ㅤㅤEssa repetição de pautas revela um problema maior na nossa política: a predileção por soluções fáceis, repetitivas e de efeito duvidoso, adotadas sem pensar nos impactos de longo prazo. A cada lombada proposta sem critério, cria-se um desconforto novo (e não se resolvem as causas de acidentes e excesso de velocidade). A cada pressão por petróleo sem estudos completos, flerta-se com um desastre ambiental e adia-se a busca por um modelo energético realmente sustentável. É como se gestores e líderes estivessem presos em um ciclo de curto-prazismo, medindo sucesso pelo instantâneo — “coloquei uma lombada!”, “autorizei um poço!” — enquanto as consequências se acumulam adiante, feito armadilhas escondidas na estrada.
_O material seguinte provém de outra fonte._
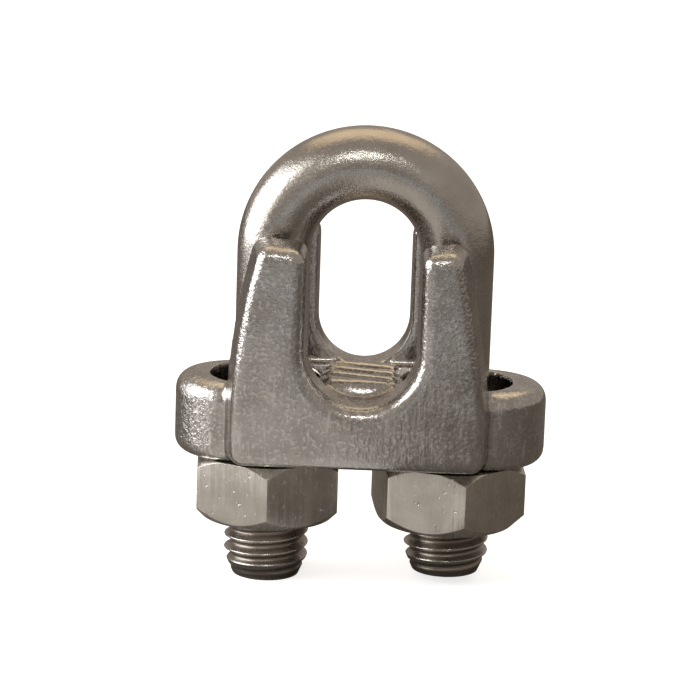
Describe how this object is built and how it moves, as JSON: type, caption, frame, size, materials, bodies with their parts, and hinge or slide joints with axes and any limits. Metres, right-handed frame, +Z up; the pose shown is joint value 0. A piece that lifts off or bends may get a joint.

ㅤㅤNo fim das contas, seja em Aguaí ou na imensidão amazônica, tropeçamos na mesma falha: preferir o remendo imediato ao invés da solução planejada. A ironia é que, ao tentar resolver tudo no atropelo, acabam plantando novos obstáculos para toda a sociedade. A cidade das lombadas ficaria lenta, engessada; a Amazônia do petróleo fácil pode acabar poluída, empobrecida a longo prazo. Falta-nos vislumbrar que bom senso e planejamento não são inimigos do progresso – ao contrário, são o caminho para um progresso que não precise depois frear bruscamente diante dos estragos. Enquanto persistirmos nesse hábito de repetir erros com excesso de confiança, continuaremos transformando o país num grande circuito de obstáculos criados por nós mesmos, onde cada solução apressada vira, ela própria, um novo problema a enfrentar.